An Economic Map of Cybercrime

Privacy and Security

Article Snapshot

Author(s)

Alvaro Cárdenas, John Chuang, Jens Grossklags, Chris Hoofnagle and Svetlana Radosavac

Source

Telecommunications Policy Research Conference (TPRC) 2009

Summary

This article explains the criminal network which commits cybercrime over the Internet and possible preventive measures.

Policy Relevance

Understanding the complex system of specialists that compose the cybercriminal community can help identify more efficient means of preventing future cybercrime.

Main Points

  • Cybercriminal activity encompasses a broad range of illegal conduct involving the Internet, including fraud, spam, and the creation and distribution of malware.

  • As the value and use of the Internet increases, so does the financial incentive for engaging in cybercrime. When combined with the lower penalties and reduced likelihood of prosecution, the result is a continuous increasing incentive for criminals to engage in cybercrime.

  • Typical cybercrimes involve the activities of multiple bad actors. Assessing the relationships between these individuals is an important step in increasing consumer protection on the Internet.

  • The community of cybercriminals is often divided into specialized groups, each with their own job.
    • Vulnerability researchers search commercial products for weaknesses, and then develop software to exploit these weaknesses.
    • Malware distributers find vulnerable computers upon which the tools developed by the researchers can be deployed.
    • Other specialists, including spammers, phishers, and attackers, take control of the vulnerable systems for nefarious purposes.
    • Payment processors and Internet fencers then work to turn the specialists’ stolen goods into monetary gain by either processing stolen credit card information or selling illegally-collected personal information.

  • The costs of cybercrime are often difficult to estimate, largely because many of these crimes go undetected and/or unreported.
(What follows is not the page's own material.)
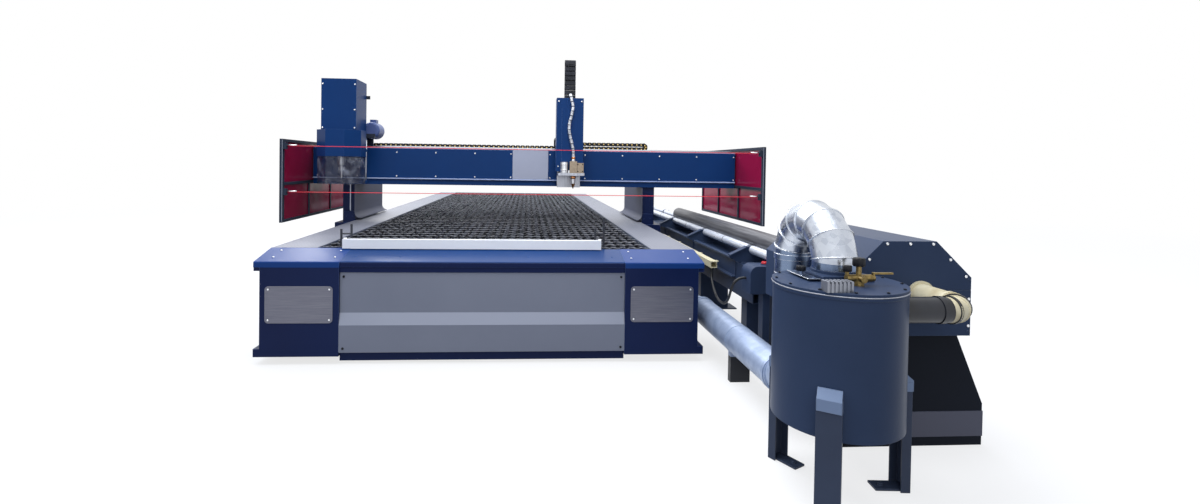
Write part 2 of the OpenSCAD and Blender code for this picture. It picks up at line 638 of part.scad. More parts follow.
// torch head
module torch_saddle() color([0.2, 0.22, 0.27]) tab() {
  saddle(col_x0 + 4.3, col_x1 - 4.3, torch_z + 204, column_z - 8);
  // arm that takes the end of the beam chain
  blk([col_x0 + 60, gantry_t + beam_d - 130, beam_top + 104.3],
    [col_x0 + 130, gantry_t + beam_d - 50, beam_top + 131]);
  // lift rails
  for (x = [col_x0 + 60, col_x1 - 80])
    blk([x, gantry_t - 125, torch_z + 210], [x + 20, gantry_t - 109, column_z - 30]);
}
module torch_column() color(blue) tab() difference() {
  z0 = torch_z + 194;
  union() {
    blk([col_x0, col_t, z0], [col_x1, gantry_t - 110.3, column_z]);
    // fold lips at the sides that clasp the back plate
    blk([col_x0, gantry_t - 112, z0], [col_x0 + 4, gantry_t - 85, column_z]);
    blk([col_x1 - 4, gantry_t - 112, z0], [col_x1, gantry_t - 85, column_z]);
    for (x = [col_x0 + 24, col_x1 - 24], z = [z0 + 60, column_z - 40]) bar_y(x, col_t - 3, col_t + 2, z, 7);
    // slotted stiffeners
    blk([col_x0 + 60, col_t - 2.5, z0 + 120], [col_x0 + 64, col_t + 1, column_z - 120]);
  }
  blk([col_x0 + 4, col_t + 4, z0 - 1], [col_x1 - 4, gantry_t - 100, column_z - 4]);
  blk([col_x0 + 95, col_t + 60, column_z - 10], [col_x1 - 95, gantry_t - 130, column_z + 5]);
}
module lift_chain() color([0.06, 0.06, 0.07]) tab() {
  x = (col_x0 + col_x1) / 2;
  t = gantry_t - 200;
  for (i = [0:5]) blk([x - 64, t, column_z + i * 70], [x + 64, t + 70, column_z + i * 70 + 60]);
  blk([x - 50, t + 10, column_z], [x + 50, t + 60, column_z + 415]);
  bar_x(x - 64, x + 64, t + 10, column_z + 415, 42);
}
module torch_slide() color([0.5, 0.52, 0.56]) tab() difference() {
  union() {
    blk([col_x0 + 20, gantry_t - 155, torch_z + 6], [col_x1 - 20, gantry_t - 137, torch_z + 650]);
    // shelf under the column
    blk([col_x0 + 20, gantry_t - 385, shelf_z], [col_x1 + 10, gantry_t - 150, shelf_z + 30]);
    for (x = [col_x0 + 70, col_x1 - 70], z = [torch_z + 320, torch_z + 560])
      blk([x - 26, gantry_t - 140, z], [x + 26, gantry_t - 111, z + 70]);
  }
  for (x = [col_x0 + 70, col_x1 - 70])
    blk([x - 10.5, gantry_t - 125.5, torch_z], [x + 10.5, gantry_t - 100, torch_z + 700]);
  translate([torch_x, gantry_t - 335, shelf_z - 1]) cylinder(r = torch_r + 0.05, h = 60);
}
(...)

As such, a more systematic and transparent method of reporting cybercrime needs to be developed.

  • In order to deter this community of bad actors, it is necessary to increase both the probability of apprehending cybercriminals and the penalties associated with cybercrime. Computer security companies can also deter continued cybercrime by increasing the financial cost of mounting cybercrime attacks through more comprehensive defense systems.